As for those guys that I met offline, some found out I was a lawyer for the first time in person. One guy was pretty stunned. Another guy didn’t ask me about my job until I brought it up during the last five minutes of our date. Two guys seemed to like the idea that I was a lawyer for reasons somewhat unknown – one was also a lawyer (which makes sense), while the other ended up working at Whole Foods. (Ponder: I was actually roped into picking up the tab for the Whole Foods guy as well.)
As for the drinking, I typically disclosed that I didn’t drink to guys that asked me out specifically for that. Although it may have been the wrong choice, my thought process behind this was that it would be awkward and weird if I showed up at a bar and ordered a Diet Coke. Sometimes I made up an excuse, i.e. “I’m on a cleanse,” while other times I was straightforward and just said something along the lines of “I don’t drink FYI. Hope you’re cool with that.”
The responses I got here were varied as well. One guy told me that he was not a companion in sobriety, if that was what I was looking for. Others responded positively, for example, by saying drinking isn’t good for you anyway. There were also guys that failed to respond period.
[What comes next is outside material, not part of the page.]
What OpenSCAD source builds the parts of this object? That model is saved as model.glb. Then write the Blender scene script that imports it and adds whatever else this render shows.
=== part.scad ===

All I know is that, out of the guys I messaged and met, one in particular stood out. He was tall, blonde, and handsome. He had a great job in the tech industry, and he did not drink as well. We also had similar interests, like music. We texted for a while, hung out a few times, and then continued to text. The problem with this whole scenario is that I actually started to like the guy. Accordingly, my confident “nasty woman” self came out (thank you, President Donald Trump). I had no problem initiating texts with him or asking him to do something. Yet all of this came to a crashing end of silence on his part.
Anyone feels bad when they are rejected, and I started to regret my honest and open approach to dating this one particular guy. I certainly was not coy and mysterious. I certainly was not playing “hard to get.” But then I remembered that this was me. I was me. I am confident and make strong choices, and I am not afraid to let a guy know I’m interested in one way or the other. My only regret is not having the chance to give this guy a heads up that I am bold and why. Then again, I guess maybe he figured it out. Maybe he’d prefer to follow the outdated, traditional norms of a male-female courtship.
Online dating presented a series of hurdles for me, but it also certainly let me know a lot about myself and how important my values and choices, like being confident and not drinking, are to me. Dating advice has long said that you can’t change someone. But, more importantly, you should never change yourself for someone else. You should never change yourself for traditional dating norms. You should find someone that appreciates you just as you are.